Warren Buffett is one interesting character. Ranked second on the Forbes list of the 400 richest Americans, Buffett has boldly entered the political fray by asking, nay demanding, that Congress raise taxes for him and his mega-rich friends to help close the federal budget deficit. At a mere 17.4%, Buffett’s tax rate last year was well below the percentage paid by any of the other 20 people in his office. And the vagaries of the U.S. tax code, which allow such things as “carried interest” to be taxed at a lower rate than income even though it’s basically the same thing, exacerbate the inbalance.
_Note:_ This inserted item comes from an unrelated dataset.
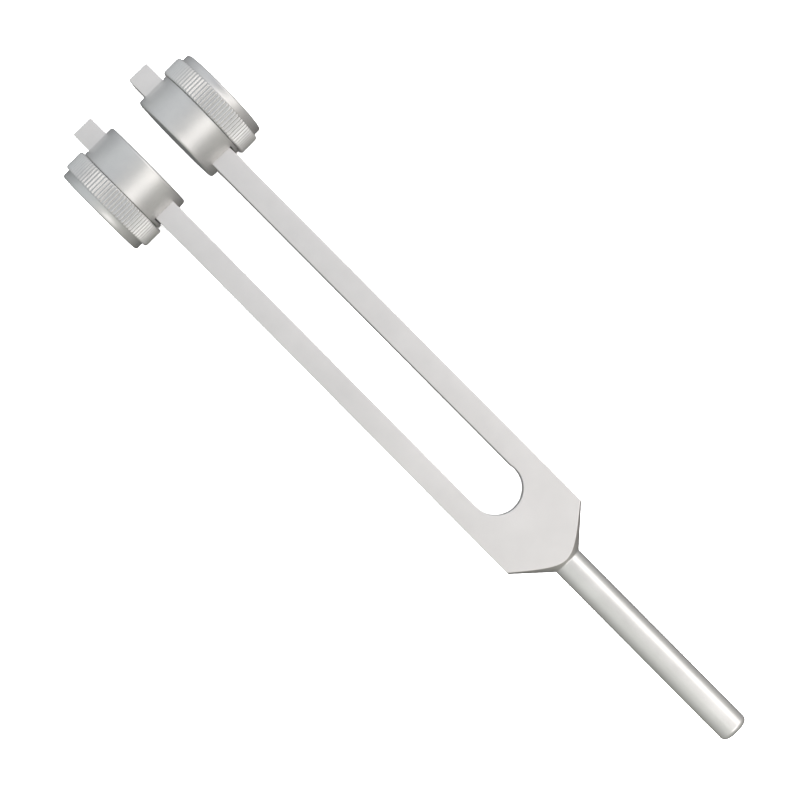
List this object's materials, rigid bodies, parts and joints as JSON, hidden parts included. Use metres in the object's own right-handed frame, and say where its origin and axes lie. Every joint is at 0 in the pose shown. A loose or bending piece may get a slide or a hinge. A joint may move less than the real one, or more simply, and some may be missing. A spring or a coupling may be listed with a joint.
{
  "type": "tuning fork",
  "caption": "Flat-bar aluminium tuning fork with a round stem and sliding drum weights clamped near the tips of its tines by knurled knobs.",
  "frame": {"origin": "centre of the flat face at the stem's foot", "axes": "+Y runs along the stem to the tips of the tines, +X points to the right tine, +Z is square to the flat faces of the fork"},
  "size_m": [0.0476, 0.24, 0.0304],
  "materials": {
    "fork_aluminium": "fine satin, polished stem",
    "weight_aluminium": "bead-blasted satin",
    "knob_aluminium": "bead-blasted satin, straight knurl",
    "screw_steel": "machined thread",
    "pad_nylon": "smooth natural nylon"
  },
  "bodies": {
    "fork": {"fork": "fork_aluminium"},
    "right_weight": {"right_drum": "weight_aluminium"},
    "right_pad": {"right_pad": "pad_nylon"},
    "right_knob": {"right_knob": "knob_aluminium", "right_screw": "screw_steel"},
    "left_weight": {"left_drum": "weight_aluminium"},
    "left_pad": {"left_pad": "pad_nylon"},
    "left_knob": {"left_knob": "knob_aluminium", "left_screw": "screw_steel"}
  },
  "joints": [
    {"name": "right_weight_slide", "type": "slide", "parent": "fork", "child": "right_weight", "axis": [0, 1, 0], "range_m": [-0.112, 0.016]},
    {"name": "right_pad_travel", "type": "slide", "parent": "right_weight", "child": "right_pad", "axis": [1, 0, 0], "range_m": [0, 0.00301]},
    {"name": "right_knob_turn", "type": "hinge", "parent": "right_pad", "child": "right_knob", "pos_m": [0.0198, 0.2204, 0], "axis": [1, 0, 0], "range_deg": [0, 1080]},
    {"name": "left_weight_slide", "type": "slide", "parent": "fork", "child": "left_weight", "axis": [0, 1, 0], "range_m": [-0.112, 0.016]},
    {"name": "left_pad_travel", "type": "slide", "parent": "left_weight", "child": "left_pad", "axis": [-1, 0, 0], "range_m": [0, 0.00301]},
    {"name": "left_knob_turn", "type": "hinge", "parent": "left_pad", "child": "left_knob", "pos_m": [-0.0198, 0.22075, 0], "axis": [-1, 0, 0], "range_deg": [0, 1080]}
  ],
  "couplings": [
    {"joint": "right_pad_travel", "follows": "right_knob_turn", "m_per_rad": 0.00015915},
    {"joint": "left_pad_travel", "follows": "left_knob_turn", "m_per_rad": 0.00015915}
  ]
}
Apparently, the rich really are different from the rest of us. They get extraordinary tax breaks. Buffett should know.
So it got us wondering: What do rich Jews think of Buffett’s analysis and his proposed solution? There are, as you may imagine, quite a few co-religionists on that Forbes list, but rousing up comment from the likes of Michael Bloomberg (#10, New York City mayor and media maven), Sergey Brin (tied for #11 with his Google co-founder, Larry Page) and Sheldon Adelson (#13, Las Vegas casino owner) was as difficult as finding the right zillion-dollar house to buy in the Hamptons. Put another way, they didn’t return our calls.
But George Soros (#14, hedge fund manager), said through a spokesperson: “Warren Buffett is living up to his reputation as an astute investor. The rich are hurting their own long-term interests by their opposition to paying more taxes.”
Mark Cuban (#144, owner of the Dallas Mavericks and HDNet)answered via e-mail: “I agree that the wealthiest citizens of the country can afford to pay more and should. I agree that carried interest should be treated as regular income. I personally have no problem paying more taxes.” However, Cuban said that he’s opposed to “the inefficiency with which the government spends our taxes” and would want any increase to be “conveyed directly to the relevant parties without the overhead and mismanagement costs deducted from my payments.”
Fair enough. But you see the sentiment building.
Edgar Bronfman Sr. (#136, Seagram’s liquor), was on vacation, but his office pointed to a 2008 piece he wrote for The Huffington Post that expresses his opinion still. He didn’t mince words. “Raise my taxes,” he began. “And raise them now.” He wrote this in the hope that the Bush-era tax cuts would be repealed before they were allowed to expire this year, in what now seems like a faraway dream.
Michael Steinhardt, another Jewish leader with a significant bank account, was just as adamant. When asked whether the very rich should ante up to reduce the federal deficit, he replied by e-mail: “Yes, they should pay more, both absolutely and relatively.” Interestingly, he and Cuban both acknowledged that they probably pay less proportionately than their employees. “I have tax accountants that itemize and scrutinize, few people can afford that,” Cuban wrote.
So why don’t these rich Jews just write an extra check to the government, which is what several Republican lawmakers snidely suggested to Warren Buffett? That entirely misses the point. We don’t pay taxes in the same way we contribute to particular interests and causes; it’s not an individual response to a perceived need. We have a communal responsibility to provide resources so that government can protect us, provide for us when necessary, and maintain all the services and privileges that are taken for granted, from street cleaning to farm subsidies. It’s not about me. It’s supposed to be about us.
Buffett proposed that Americans should pay more on taxable income earned in excess of $1 million, with another tax hike for those earning $10 million or more. Not only would this reasonable plan help reduce the federal budget deficit, it would also begin to redress the growing income inequality that threatens the social fabric of the nation.
Why is Congress so stubbornly opposed to this sensible — and popular — remedy? It could be that about half the members are millionaires. Or that three of the 12 members of the Super Committee charged with rearranging the country’s finances are among the richest on Capitol Hill. But, as Buffett and others prove, being rich doesn’t preclude you from doing the right thing for your country.